3D code data:
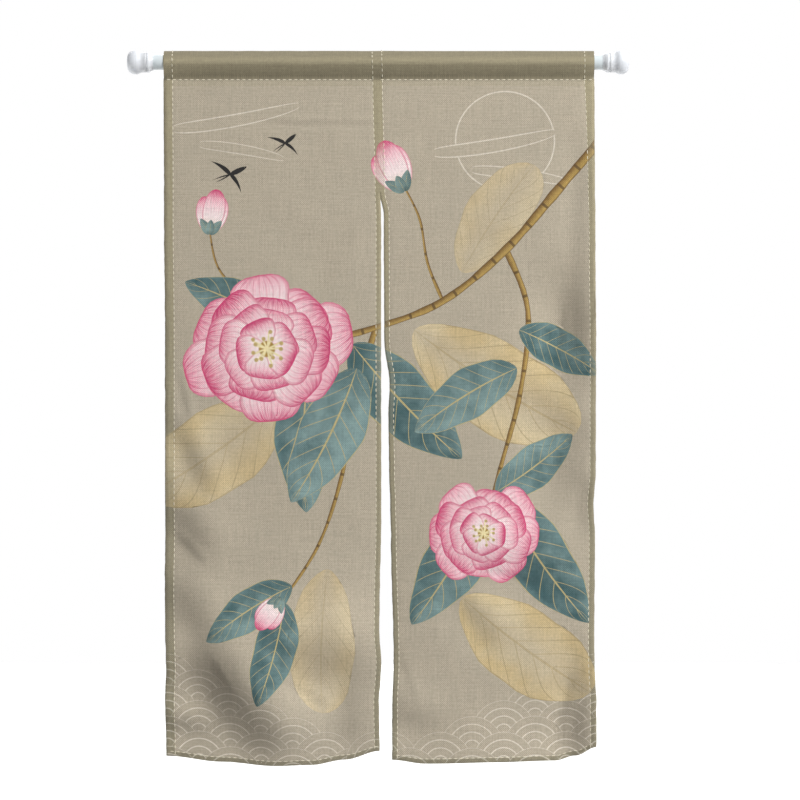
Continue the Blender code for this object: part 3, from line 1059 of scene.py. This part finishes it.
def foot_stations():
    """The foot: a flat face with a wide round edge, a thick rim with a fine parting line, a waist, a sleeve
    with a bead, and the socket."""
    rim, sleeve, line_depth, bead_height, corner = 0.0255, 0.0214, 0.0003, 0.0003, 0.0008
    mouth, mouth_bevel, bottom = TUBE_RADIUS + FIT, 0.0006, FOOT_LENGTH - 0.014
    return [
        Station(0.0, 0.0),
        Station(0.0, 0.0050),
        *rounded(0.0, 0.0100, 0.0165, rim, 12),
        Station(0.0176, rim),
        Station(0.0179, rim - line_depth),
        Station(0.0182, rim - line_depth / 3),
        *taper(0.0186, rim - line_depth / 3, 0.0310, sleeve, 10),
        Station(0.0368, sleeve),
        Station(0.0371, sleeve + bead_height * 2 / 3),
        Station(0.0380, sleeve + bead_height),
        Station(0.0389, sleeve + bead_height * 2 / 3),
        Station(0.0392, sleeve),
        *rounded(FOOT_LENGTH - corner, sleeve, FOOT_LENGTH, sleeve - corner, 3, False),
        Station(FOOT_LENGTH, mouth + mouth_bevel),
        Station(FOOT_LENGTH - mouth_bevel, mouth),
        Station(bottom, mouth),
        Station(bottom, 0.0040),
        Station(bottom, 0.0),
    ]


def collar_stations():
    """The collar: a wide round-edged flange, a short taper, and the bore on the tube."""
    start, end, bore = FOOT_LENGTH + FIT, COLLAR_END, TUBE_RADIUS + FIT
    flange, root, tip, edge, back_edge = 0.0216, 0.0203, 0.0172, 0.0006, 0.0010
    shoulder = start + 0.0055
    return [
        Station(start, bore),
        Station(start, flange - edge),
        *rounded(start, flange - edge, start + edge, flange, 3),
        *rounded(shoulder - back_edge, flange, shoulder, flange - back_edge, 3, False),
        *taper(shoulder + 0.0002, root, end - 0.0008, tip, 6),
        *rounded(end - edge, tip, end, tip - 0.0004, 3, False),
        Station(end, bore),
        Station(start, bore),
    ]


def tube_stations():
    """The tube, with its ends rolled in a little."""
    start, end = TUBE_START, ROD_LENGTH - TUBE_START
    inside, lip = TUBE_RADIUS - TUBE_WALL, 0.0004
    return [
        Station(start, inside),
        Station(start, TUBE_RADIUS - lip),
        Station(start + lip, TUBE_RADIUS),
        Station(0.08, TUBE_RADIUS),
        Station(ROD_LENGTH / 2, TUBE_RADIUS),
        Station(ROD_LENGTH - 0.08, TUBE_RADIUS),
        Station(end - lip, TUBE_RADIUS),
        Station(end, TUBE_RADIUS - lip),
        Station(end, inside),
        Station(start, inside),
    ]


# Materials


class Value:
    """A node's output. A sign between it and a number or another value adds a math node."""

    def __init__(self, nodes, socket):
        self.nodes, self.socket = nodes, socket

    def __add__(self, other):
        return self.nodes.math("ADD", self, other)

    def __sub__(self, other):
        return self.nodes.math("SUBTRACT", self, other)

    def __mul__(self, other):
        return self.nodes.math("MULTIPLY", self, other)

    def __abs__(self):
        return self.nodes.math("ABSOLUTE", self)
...
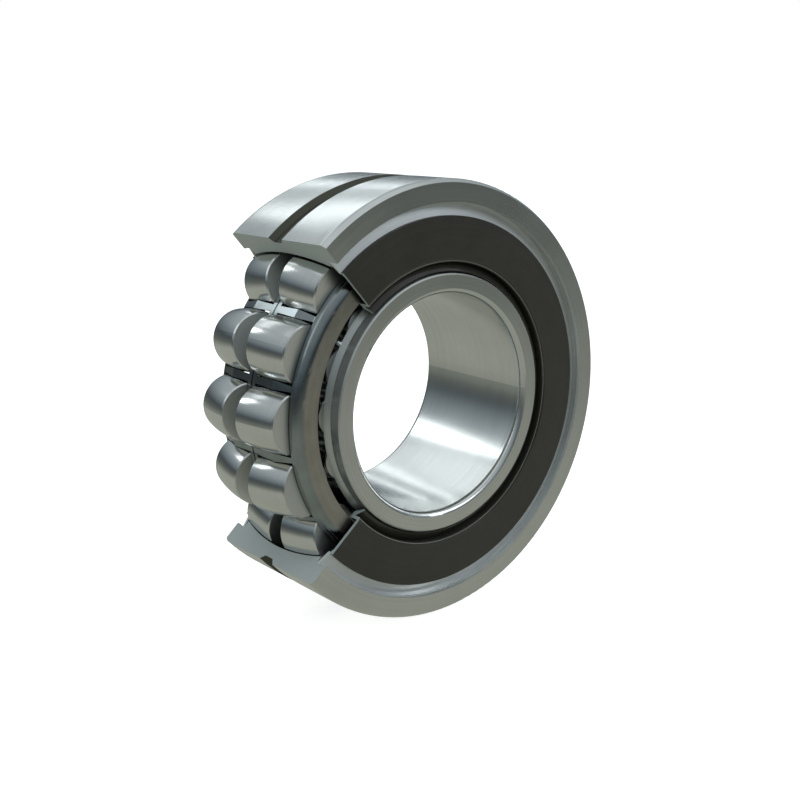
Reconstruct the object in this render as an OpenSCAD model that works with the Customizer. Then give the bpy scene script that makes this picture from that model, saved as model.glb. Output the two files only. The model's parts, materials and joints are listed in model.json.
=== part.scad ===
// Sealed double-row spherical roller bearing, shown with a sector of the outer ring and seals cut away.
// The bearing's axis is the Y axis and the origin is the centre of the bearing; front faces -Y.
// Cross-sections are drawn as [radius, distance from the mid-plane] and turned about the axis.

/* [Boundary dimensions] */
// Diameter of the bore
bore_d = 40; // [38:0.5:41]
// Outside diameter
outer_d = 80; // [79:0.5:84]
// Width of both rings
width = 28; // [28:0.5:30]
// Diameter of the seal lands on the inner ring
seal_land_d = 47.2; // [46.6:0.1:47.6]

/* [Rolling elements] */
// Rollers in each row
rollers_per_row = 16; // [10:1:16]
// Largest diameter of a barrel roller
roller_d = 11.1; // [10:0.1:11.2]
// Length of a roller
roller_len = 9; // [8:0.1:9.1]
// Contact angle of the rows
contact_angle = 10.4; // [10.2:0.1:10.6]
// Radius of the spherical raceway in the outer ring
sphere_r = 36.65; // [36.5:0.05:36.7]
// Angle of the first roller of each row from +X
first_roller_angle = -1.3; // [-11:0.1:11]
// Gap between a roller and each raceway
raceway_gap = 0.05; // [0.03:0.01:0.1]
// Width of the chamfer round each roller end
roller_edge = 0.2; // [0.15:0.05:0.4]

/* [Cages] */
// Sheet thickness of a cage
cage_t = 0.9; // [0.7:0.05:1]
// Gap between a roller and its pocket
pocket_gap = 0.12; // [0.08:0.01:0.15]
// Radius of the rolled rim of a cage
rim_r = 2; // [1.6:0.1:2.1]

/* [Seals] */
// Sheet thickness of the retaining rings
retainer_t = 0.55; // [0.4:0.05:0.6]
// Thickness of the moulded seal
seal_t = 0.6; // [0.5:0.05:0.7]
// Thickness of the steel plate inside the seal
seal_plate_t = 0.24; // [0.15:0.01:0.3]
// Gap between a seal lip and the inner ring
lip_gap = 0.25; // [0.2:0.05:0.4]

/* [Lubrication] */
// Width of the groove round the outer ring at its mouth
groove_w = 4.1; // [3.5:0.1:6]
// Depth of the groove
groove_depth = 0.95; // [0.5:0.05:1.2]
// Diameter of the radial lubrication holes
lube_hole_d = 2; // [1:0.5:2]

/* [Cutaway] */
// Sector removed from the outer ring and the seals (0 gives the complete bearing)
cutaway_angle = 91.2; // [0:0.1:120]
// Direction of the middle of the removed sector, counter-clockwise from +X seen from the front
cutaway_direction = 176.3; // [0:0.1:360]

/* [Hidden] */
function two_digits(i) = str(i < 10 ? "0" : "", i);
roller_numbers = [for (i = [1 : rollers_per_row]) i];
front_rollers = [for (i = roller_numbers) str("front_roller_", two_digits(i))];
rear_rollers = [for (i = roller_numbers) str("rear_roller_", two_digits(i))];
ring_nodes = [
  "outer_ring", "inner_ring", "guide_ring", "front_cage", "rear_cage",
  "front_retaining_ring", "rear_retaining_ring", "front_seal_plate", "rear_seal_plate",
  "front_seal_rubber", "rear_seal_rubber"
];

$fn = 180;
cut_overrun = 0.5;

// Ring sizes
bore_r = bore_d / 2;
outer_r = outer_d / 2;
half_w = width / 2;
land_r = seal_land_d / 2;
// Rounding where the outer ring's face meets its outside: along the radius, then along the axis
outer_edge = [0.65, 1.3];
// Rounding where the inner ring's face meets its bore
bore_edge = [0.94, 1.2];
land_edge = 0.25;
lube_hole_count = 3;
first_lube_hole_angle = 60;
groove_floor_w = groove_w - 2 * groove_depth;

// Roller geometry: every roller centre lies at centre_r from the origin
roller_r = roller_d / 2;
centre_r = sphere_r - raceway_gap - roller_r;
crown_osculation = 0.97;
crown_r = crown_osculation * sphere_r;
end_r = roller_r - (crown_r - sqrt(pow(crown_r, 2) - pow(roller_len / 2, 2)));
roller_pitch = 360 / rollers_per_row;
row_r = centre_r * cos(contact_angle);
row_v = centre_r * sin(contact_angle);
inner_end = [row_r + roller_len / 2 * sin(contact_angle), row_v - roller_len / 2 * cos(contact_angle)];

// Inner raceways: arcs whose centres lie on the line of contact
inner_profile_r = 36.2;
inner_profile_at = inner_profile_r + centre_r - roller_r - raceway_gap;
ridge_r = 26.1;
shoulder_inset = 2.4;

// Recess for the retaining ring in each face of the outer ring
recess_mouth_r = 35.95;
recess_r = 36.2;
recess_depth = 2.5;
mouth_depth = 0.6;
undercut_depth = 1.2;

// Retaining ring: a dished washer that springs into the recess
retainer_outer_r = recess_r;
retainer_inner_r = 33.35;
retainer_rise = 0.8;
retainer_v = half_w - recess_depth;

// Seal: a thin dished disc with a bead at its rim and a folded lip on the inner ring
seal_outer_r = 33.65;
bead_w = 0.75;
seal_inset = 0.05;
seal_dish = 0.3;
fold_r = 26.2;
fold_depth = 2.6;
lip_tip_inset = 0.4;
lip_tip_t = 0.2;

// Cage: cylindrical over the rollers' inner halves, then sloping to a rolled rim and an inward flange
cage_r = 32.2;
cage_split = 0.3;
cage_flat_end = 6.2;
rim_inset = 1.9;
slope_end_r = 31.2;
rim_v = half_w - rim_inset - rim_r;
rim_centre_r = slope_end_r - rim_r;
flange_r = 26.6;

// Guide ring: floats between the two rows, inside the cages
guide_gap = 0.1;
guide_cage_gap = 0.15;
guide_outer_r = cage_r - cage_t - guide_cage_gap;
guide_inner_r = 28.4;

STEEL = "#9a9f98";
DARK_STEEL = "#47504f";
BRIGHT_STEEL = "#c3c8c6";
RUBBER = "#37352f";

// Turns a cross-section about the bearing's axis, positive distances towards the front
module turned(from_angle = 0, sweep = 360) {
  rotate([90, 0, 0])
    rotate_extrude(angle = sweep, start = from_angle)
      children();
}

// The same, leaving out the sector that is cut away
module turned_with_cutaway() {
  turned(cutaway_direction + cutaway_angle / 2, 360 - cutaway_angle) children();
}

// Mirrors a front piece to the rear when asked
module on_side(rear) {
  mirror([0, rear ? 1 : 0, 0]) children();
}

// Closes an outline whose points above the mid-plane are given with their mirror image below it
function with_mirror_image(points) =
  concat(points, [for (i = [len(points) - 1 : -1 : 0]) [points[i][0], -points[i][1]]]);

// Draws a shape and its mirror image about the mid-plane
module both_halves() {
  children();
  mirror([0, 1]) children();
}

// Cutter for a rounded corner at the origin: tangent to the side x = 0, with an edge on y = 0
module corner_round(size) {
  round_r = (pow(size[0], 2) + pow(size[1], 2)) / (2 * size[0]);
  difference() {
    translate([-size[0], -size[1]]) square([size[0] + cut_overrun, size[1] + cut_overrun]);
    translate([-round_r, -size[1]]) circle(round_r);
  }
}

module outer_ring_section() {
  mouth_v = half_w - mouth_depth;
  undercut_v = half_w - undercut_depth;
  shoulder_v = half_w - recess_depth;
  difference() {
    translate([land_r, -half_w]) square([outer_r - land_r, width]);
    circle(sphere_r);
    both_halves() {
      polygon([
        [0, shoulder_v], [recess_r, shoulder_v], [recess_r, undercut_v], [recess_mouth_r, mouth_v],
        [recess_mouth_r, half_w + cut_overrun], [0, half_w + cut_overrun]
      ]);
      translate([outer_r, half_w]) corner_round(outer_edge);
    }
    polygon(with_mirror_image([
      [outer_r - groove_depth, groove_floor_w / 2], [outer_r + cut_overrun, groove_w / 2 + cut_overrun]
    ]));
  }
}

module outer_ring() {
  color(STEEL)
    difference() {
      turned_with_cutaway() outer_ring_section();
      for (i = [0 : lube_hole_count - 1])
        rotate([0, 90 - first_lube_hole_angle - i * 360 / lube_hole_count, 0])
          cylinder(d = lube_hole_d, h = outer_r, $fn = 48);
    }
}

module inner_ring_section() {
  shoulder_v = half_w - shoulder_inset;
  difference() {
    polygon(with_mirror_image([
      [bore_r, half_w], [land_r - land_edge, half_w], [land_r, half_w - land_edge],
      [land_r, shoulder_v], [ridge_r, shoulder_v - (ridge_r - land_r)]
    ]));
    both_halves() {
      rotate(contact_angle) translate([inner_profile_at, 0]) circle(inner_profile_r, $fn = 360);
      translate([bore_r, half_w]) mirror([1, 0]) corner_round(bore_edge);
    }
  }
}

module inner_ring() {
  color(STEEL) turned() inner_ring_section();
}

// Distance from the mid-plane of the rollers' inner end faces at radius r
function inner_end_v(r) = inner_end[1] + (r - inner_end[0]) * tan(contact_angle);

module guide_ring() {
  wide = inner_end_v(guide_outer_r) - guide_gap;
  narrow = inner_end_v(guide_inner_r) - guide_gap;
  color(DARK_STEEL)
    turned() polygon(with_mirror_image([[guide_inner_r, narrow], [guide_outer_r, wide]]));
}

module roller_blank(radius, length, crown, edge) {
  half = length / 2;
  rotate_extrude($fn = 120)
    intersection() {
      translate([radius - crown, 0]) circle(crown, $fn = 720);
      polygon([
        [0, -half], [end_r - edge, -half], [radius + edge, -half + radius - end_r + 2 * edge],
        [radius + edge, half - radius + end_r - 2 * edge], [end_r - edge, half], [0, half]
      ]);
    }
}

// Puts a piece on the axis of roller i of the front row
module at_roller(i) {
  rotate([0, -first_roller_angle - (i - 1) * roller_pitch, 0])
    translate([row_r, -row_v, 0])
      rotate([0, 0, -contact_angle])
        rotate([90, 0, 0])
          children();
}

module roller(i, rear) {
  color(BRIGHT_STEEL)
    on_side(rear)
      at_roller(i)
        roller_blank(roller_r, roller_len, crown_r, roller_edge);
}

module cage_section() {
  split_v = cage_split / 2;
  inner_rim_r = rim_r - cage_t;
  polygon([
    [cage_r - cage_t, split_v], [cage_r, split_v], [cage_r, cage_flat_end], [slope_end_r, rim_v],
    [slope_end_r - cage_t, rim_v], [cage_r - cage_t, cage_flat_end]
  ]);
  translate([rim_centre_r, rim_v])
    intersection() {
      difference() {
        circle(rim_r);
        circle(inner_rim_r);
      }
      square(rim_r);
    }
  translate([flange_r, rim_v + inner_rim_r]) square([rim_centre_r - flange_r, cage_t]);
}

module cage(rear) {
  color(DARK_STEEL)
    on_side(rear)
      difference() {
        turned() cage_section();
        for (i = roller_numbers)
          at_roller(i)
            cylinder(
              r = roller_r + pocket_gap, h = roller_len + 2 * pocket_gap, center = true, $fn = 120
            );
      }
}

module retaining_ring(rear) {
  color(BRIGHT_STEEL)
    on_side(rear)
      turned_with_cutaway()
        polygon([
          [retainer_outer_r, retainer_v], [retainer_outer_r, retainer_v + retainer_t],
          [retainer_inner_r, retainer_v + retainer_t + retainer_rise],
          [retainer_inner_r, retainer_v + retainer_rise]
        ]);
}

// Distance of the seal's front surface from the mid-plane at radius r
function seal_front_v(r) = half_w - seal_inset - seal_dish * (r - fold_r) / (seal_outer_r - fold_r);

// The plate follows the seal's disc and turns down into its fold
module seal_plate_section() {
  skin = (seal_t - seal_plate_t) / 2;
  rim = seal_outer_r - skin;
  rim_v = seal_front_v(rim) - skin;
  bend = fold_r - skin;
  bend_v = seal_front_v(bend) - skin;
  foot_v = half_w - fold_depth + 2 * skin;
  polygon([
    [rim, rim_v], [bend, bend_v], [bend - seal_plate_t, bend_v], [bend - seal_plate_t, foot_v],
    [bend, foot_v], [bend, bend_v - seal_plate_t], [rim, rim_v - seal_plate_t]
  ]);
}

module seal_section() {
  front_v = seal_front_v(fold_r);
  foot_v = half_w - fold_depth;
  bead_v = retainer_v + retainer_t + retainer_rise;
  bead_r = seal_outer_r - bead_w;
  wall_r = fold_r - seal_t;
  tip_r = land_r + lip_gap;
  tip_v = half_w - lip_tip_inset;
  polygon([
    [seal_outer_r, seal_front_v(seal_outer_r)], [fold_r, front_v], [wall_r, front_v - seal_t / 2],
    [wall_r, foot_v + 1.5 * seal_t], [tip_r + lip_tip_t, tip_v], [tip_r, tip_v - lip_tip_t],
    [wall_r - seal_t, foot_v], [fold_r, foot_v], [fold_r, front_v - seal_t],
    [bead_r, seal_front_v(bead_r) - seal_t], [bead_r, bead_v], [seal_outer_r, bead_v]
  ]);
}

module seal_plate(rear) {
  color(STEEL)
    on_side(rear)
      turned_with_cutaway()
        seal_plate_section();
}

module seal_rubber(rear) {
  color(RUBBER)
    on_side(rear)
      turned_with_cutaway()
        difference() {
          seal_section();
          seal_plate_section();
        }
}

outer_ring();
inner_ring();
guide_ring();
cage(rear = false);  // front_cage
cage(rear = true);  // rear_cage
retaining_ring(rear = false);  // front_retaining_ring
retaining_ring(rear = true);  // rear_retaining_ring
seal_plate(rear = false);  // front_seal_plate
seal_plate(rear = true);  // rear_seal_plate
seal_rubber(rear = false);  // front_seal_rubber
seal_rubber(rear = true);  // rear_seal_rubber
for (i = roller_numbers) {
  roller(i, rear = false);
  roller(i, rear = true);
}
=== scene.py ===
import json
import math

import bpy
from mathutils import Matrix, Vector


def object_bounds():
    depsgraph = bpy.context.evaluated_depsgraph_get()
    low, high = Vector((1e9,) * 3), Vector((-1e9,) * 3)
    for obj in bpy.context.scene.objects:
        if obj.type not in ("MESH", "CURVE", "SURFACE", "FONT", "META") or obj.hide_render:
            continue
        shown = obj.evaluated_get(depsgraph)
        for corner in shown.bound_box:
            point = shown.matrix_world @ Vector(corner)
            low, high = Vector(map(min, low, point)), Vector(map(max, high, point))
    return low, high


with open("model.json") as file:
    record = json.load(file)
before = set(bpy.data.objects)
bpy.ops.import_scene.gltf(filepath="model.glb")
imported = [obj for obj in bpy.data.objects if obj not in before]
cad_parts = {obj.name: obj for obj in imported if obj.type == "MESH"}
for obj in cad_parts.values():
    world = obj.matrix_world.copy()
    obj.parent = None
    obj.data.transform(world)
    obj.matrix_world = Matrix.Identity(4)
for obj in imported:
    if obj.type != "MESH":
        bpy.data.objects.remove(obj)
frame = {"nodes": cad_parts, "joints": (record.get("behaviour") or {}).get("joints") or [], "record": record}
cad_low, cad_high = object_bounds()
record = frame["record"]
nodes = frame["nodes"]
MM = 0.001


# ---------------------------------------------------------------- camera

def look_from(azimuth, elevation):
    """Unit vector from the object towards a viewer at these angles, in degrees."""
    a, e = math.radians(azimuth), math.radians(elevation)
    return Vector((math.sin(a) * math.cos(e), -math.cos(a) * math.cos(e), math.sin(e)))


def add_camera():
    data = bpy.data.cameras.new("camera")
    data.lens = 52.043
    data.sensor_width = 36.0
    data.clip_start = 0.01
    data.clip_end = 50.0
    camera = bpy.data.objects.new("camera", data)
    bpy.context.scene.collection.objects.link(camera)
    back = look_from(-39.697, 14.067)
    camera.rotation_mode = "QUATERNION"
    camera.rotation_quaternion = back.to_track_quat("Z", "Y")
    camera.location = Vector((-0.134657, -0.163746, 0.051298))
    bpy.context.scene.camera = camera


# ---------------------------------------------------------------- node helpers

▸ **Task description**
For the listing above, identify each line bearing "before".

▸ **Written answer**
before = set(bpy.data.objects)
imported = [obj for obj in bpy.data.objects if obj not in before]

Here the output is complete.